I disentangle myself from Luke, but he just keeps looking at me.
“I’ll take Mel’s water to her,” Naomi says, coming around to grab the glass on the counter where I left it and then leaving the kitchen. If what she saw did anything to assuage her suspicions, I can’t tell.
Once she’s gone, Luke cocks his head. “Now who’s ambushing who?”
But he doesn’t look angry or like I made him do something he didn’t want to do. And he definitely did do something.
“She’s suspicious,” I hiss to Luke. “She’s going on about how she didn’t see us at Dynasty when she was there on Friday. Also, who’s Court?”
I fold my arms across my chest.
Luke looks surprised. “Court?” he repeats. “How do you—”
“Apparently you’ve been speaking to her at all hours of the day and night.” I try not to let it show how desperately I’m hoping he’ll refute the claims, that he’ll say Naomi misheard or something. Something.

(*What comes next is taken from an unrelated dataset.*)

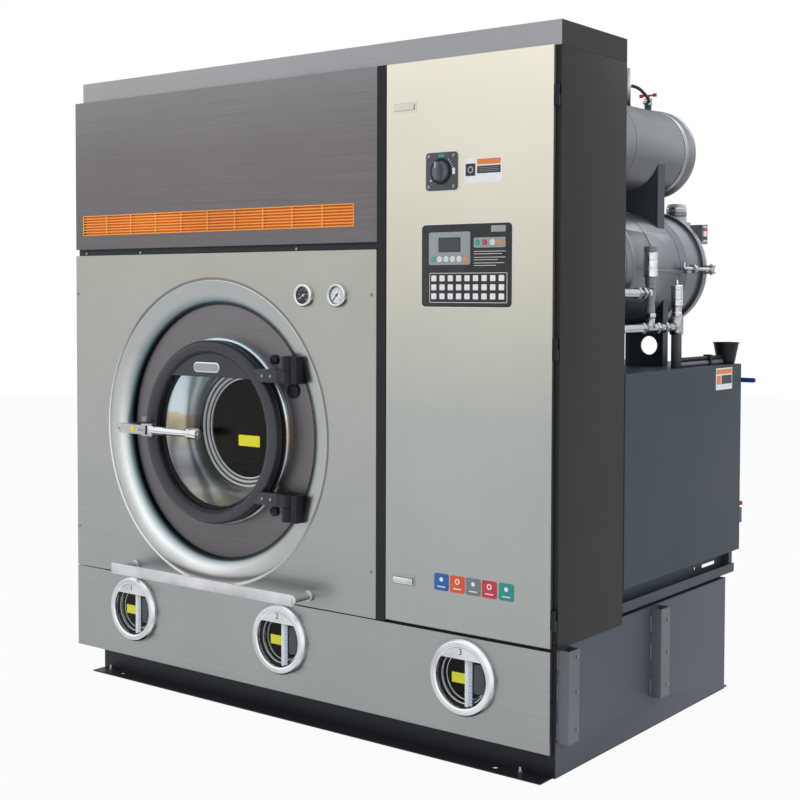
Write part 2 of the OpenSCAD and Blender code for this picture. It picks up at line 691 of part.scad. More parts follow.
// fixed hinge blocks with their pins
lug_h = 44;
block_out = 50;
module hinge_blocks() color("#141518") at_origin()
    for (s = [-1, 1]) {
        z_arm = drum_z + s * hinge_dz;
        z_lug = s > 0 ? z_arm + arm_h / 2 + seat_gap : z_arm - arm_h / 2 - seat_gap - lug_h;
        z_lo = min(z_lug, z_arm - arm_h / 2);
        y_plate = hinge_y + knuckle_r + 6;
        intersection() {
            union() {
                // base plate on the front plate, lug above or below the arm, and side cheek
                block([hinge_x - 40, y_plate, z_lo], [hinge_x + block_out, disc_y, z_lo + lug_h + arm_h]);
                block([hinge_x - 24, hinge_y, z_lug], [hinge_x + block_out, y_plate, z_lug + lug_h]);
                translate([hinge_x, hinge_y, z_lug]) cylinder(r = 24, h = lug_h);
                block([hinge_x + knuckle_r + 4, hinge_y - knuckle_r, z_lo],
                      [hinge_x + block_out, y_plate, z_lo + lug_h + arm_h]);
            }
            inside_rim();
        }
        // pin through the knuckle
        translate([hinge_x, hinge_y, z_arm - arm_h / 2 - 3]) cylinder(r = hinge_pin_r, h = arm_h + 6);
    }

// flat bar in front of the door panel on two round posts
bar_x0 = drum_x - 400;
bar_x1 = drum_x + 459;
bar_z0 = door_panel_z0 + 18;
bar_h = 37;
bar_y = -92;
bar_t = 5;
module guard_bar() color("#c4c7cb") at_origin() {
    zc = bar_z0 + bar_h / 2;
    block([bar_x0, bar_y, bar_z0], [bar_x1 - bar_h / 2, bar_y + bar_t, bar_z0 + bar_h]);
    disc_y([bar_x1 - bar_h / 2, bar_y, zc], bar_h / 2, bar_t);
    for (x = [bar_x0 + 27, bar_x1 - 22]) {
        disc_y([x, bar_y + bar_t, zc], 11, -bar_y - bar_t);
        disc_y([x, -9, zc], 17, 9);
        disc_y([x, bar_y + bar_t, zc], 15, 7);
    }
}

grille_x0 = 40;
grille_x1 = bay_w - 87;
grille_z0 = lint_z0 + 49;
grille_h = 72;
bevel_w = 35;
module lint_panel() color("#6b686b") at_origin() difference() {
    union() {
        translate([0, 0, lint_z0]) linear_extrude(lint_panel_h) polygon([
            [0, 0], [bay_w - bevel_w, 0], [bay_w, skin_d - 2], [bay_w, skin_d], [bay_w - 3, skin_d],
            [bay_w - bevel_w - 1, skin_t], [skin_t, skin_t], [skin_t, skin_d], [0, skin_d]
        ]);
        block([skin_t, skin_t, lint_z0], [bay_w - bevel_w - 1, skin_d, lint_z0 + skin_t]);
        block([skin_t, skin_t, lint_z1 - skin_t], [bay_w - bevel_w - 1, skin_d, lint_z1]);
    }
    block([grille_x0, -1, grille_z0], [grille_x1, skin_t + 1, grille_z0 + grille_h]);
}

// orange louvre strip: ten fields of level slats
grille_fields = 10;
grille_slots = 7;
grille_bar = 4;
module air_grille() color("#f57a1e") at_origin() {
    pitch = (grille_x1 - grille_x0 - grille_bar) / grille_fields;
    step = (grille_h - grille_bar) / grille_slots;
    difference() {
        block([grille_x0 + seat_gap, -1, grille_z0 + seat_gap],
              [grille_x1 - seat_gap, skin_t, grille_z0 + grille_h - seat_gap]);
        for (i = [0:1:grille_fields - 1], k = [0:1:grille_slots - 1])
            block([grille_x0 + grille_bar + pitch * i, -2, grille_z0 + grille_bar + step * k],
                  [grille_x0 + pitch * (i + 1), skin_t + 1, grille_z0 + step * (k + 1)]);
    }
    // folded edge behind the panel
    block([grille_x0 - 8, skin_t, grille_z0 - 8], [grille_x1 + 8, skin_t + 1.5, grille_z0]);
    block([grille_x0 - 8, skin_t, grille_z0 + grille_h],
          [grille_x1 + 8, skin_t + 1.5, grille_z0 + grille_h + 8]);
}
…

He just pushes his hand through his hair and reaches around me for a cereal bowl.
I know I should drop it, but I can’t. “How are we supposed to seem like a couple when you’re having phone sex with some girl?”
Luke turns on me. “First of all, we were not having phone sex.” An embarrassing sensation that feels a little like relief washes over me. “Second, I’ll be more careful.” He takes a step toward me, so only I can hear. “And third, you’re welcome to fuck whoever you’d like. This is just for show, remember?”
His words make me feel like I’ve been slapped.
“You know, I liked you better when you weren’t a giant asshole.”
Luke narrows his eyes at me. “Did you?”
I can’t answer him, so I turn away and go back to washing dishes.